Please print the full listing exactly.

···

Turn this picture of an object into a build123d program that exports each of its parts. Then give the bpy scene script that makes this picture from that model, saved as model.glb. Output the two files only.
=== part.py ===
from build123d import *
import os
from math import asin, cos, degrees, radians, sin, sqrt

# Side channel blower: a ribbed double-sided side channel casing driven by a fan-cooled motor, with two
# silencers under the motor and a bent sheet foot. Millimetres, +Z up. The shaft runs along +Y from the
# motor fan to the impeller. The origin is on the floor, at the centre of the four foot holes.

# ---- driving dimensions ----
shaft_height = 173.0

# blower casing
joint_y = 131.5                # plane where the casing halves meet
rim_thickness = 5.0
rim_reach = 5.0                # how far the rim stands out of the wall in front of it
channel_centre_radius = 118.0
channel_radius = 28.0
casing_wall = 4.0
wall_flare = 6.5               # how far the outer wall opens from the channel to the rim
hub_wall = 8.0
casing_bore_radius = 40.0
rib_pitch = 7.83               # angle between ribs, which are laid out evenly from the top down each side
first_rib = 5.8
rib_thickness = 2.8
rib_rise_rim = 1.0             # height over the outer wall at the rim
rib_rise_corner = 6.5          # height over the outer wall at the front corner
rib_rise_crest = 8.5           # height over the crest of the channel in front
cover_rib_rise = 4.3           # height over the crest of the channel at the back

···

## [THE RESPONSE]
Turn this picture of an object into a build123d program that exports each of its parts. Then give the bpy scene script that makes this picture from that model, saved as model.glb. Output the two files only.
=== part.py ===
from build123d import *
import os
from math import asin, cos, degrees, radians, sin, sqrt

# Side channel blower: a ribbed double-sided side channel casing driven by a fan-cooled motor, with two
# silencers under the motor and a bent sheet foot. Millimetres, +Z up. The shaft runs along +Y from the
# motor fan to the impeller. The origin is on the floor, at the centre of the four foot holes.

# ---- driving dimensions ----
shaft_height = 173.0

# blower casing
joint_y = 131.5                # plane where the casing halves meet
rim_thickness = 5.0
rim_reach = 5.0                # how far the rim stands out of the wall in front of it
channel_centre_radius = 118.0
channel_radius = 28.0
casing_wall = 4.0
wall_flare = 6.5               # how far the outer wall opens from the channel to the rim
hub_wall = 8.0
casing_bore_radius = 40.0
rib_pitch = 7.83               # angle between ribs, which are laid out evenly from the top down each side
first_rib = 5.8
rib_thickness = 2.8
rib_rise_rim = 1.0             # height over the outer wall at the rim
rib_rise_corner = 6.5          # height over the outer wall at the front corner
rib_rise_crest = 8.5           # height over the crest of the channel in front
cover_rib_rise = 4.3           # height over the crest of the channel at the back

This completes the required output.